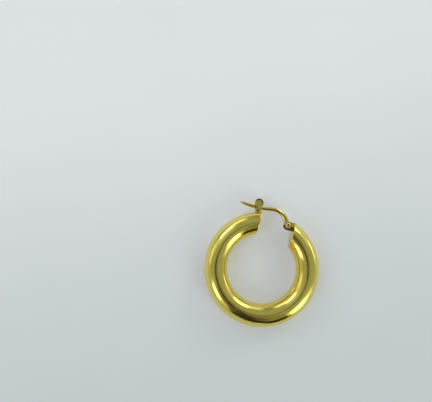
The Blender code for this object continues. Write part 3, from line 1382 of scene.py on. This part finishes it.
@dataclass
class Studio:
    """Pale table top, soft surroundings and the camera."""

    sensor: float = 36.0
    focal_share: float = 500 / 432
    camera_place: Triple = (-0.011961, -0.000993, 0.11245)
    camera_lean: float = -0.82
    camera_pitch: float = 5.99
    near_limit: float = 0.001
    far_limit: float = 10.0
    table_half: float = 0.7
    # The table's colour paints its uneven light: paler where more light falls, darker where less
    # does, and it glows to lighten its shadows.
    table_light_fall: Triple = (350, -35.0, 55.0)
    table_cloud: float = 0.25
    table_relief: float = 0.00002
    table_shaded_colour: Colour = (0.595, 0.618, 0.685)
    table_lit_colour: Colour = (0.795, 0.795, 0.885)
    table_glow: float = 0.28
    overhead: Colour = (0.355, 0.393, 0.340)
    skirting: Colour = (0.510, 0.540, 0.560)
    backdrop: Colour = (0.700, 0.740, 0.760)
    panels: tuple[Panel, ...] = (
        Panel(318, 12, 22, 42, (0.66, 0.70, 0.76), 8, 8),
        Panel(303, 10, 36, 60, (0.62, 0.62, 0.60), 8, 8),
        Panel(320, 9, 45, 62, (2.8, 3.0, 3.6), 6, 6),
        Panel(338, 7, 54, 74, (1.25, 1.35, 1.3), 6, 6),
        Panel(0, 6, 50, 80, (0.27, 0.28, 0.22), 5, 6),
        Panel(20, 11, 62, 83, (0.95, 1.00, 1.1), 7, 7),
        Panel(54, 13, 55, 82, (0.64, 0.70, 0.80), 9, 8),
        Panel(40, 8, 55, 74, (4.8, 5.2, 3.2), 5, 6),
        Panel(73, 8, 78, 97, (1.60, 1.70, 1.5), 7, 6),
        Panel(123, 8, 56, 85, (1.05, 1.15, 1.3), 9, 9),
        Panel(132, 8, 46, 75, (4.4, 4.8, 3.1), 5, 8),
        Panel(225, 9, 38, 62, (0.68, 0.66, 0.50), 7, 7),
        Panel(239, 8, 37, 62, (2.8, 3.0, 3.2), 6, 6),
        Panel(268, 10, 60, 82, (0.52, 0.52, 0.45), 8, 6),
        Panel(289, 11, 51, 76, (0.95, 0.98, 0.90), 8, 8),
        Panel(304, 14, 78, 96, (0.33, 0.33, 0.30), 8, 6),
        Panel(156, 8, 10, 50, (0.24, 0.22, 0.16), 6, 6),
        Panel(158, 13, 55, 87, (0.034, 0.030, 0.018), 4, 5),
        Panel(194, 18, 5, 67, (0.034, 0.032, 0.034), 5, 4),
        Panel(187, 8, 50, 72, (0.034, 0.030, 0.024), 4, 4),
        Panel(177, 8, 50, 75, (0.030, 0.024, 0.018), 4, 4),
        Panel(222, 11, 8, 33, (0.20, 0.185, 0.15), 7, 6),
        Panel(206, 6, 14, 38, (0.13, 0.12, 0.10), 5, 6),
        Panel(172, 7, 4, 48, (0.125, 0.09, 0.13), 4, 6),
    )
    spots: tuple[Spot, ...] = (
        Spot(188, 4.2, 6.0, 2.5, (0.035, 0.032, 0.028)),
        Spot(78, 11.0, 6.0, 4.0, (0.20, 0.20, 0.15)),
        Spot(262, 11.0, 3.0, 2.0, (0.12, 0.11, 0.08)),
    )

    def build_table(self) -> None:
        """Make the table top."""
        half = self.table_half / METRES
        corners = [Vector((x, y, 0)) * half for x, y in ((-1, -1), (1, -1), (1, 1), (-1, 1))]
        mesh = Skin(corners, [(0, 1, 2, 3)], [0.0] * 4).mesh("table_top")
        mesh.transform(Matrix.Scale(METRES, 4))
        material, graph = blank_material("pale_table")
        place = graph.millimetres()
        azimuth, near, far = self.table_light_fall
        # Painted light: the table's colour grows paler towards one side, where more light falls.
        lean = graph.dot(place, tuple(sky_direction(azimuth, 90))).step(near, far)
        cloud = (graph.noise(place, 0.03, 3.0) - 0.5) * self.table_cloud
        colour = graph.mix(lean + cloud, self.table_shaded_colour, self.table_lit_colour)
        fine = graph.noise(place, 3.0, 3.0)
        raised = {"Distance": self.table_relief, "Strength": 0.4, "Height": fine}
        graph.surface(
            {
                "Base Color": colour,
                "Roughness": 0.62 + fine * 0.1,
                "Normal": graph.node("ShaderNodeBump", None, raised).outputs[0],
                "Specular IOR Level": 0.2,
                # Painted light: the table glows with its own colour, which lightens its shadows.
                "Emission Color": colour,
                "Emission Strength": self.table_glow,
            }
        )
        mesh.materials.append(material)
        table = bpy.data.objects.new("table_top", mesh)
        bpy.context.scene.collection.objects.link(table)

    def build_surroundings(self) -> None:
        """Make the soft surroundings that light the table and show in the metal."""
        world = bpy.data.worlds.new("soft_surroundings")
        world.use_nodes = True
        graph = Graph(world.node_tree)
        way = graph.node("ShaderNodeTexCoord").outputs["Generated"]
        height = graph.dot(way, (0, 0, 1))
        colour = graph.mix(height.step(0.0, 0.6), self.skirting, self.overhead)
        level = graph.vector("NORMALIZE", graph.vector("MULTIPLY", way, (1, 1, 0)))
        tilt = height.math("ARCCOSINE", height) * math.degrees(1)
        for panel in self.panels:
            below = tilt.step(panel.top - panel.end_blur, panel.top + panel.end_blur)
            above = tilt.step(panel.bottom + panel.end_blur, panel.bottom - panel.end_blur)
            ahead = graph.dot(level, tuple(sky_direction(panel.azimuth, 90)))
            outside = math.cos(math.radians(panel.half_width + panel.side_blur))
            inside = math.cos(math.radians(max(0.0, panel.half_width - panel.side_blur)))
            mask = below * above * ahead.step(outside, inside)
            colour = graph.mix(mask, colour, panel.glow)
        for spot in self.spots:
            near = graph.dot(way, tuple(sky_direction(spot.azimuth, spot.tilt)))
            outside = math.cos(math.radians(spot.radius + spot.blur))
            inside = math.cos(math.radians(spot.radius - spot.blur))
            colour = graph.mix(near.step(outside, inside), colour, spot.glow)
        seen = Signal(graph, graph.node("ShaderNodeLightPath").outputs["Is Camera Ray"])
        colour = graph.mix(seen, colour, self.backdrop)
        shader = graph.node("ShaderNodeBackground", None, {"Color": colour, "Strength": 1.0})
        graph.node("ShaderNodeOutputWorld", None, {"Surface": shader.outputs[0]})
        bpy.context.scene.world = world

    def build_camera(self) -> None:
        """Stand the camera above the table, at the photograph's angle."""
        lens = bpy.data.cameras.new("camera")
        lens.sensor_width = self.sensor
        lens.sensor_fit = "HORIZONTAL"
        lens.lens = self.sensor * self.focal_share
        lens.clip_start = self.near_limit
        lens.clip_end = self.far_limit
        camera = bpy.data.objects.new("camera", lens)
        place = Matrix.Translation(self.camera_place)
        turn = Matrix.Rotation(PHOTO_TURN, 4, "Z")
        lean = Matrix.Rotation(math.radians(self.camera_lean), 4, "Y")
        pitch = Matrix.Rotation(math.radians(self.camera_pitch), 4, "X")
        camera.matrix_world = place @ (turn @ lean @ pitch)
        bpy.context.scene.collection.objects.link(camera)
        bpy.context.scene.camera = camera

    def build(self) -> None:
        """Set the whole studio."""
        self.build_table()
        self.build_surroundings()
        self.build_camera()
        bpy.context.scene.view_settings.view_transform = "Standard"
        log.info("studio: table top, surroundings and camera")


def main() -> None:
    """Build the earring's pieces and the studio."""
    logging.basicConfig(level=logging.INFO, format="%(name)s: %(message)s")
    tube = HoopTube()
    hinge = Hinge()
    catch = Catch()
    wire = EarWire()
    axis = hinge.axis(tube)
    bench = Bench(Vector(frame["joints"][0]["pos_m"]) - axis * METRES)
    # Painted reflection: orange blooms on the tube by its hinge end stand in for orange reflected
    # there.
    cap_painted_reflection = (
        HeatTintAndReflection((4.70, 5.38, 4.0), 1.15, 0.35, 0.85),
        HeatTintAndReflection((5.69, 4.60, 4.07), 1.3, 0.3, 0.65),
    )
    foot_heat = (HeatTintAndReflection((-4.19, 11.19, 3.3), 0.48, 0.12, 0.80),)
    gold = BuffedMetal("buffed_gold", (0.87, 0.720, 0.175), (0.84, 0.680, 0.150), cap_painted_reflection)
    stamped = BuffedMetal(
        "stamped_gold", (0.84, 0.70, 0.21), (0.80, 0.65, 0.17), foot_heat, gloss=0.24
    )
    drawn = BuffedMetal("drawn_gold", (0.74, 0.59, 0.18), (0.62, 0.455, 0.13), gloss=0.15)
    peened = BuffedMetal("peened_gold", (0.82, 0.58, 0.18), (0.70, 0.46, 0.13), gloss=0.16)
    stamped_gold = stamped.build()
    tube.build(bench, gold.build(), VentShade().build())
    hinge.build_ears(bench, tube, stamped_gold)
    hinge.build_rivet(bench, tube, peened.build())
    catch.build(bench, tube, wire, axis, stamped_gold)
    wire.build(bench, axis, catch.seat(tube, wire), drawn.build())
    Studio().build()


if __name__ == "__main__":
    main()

+++++

*PROBLEM TO WORK ON*
Print, please, the lines from the first line of the material through the line that contains "table top, soft", exactly as written and with nothing added.

*RESPONSE TO THE EXERCISE*
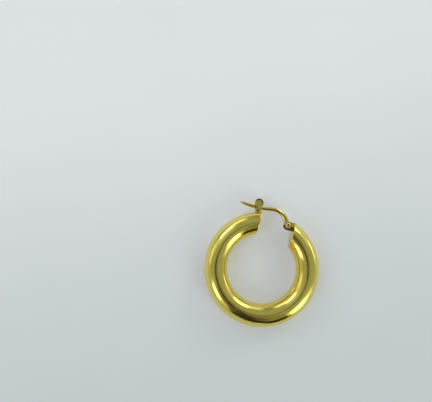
The Blender code for this object continues. Write part 3, from line 1382 of scene.py on. This part finishes it.
@dataclass
class Studio:
    """Pale table top, soft surroundings and the camera."""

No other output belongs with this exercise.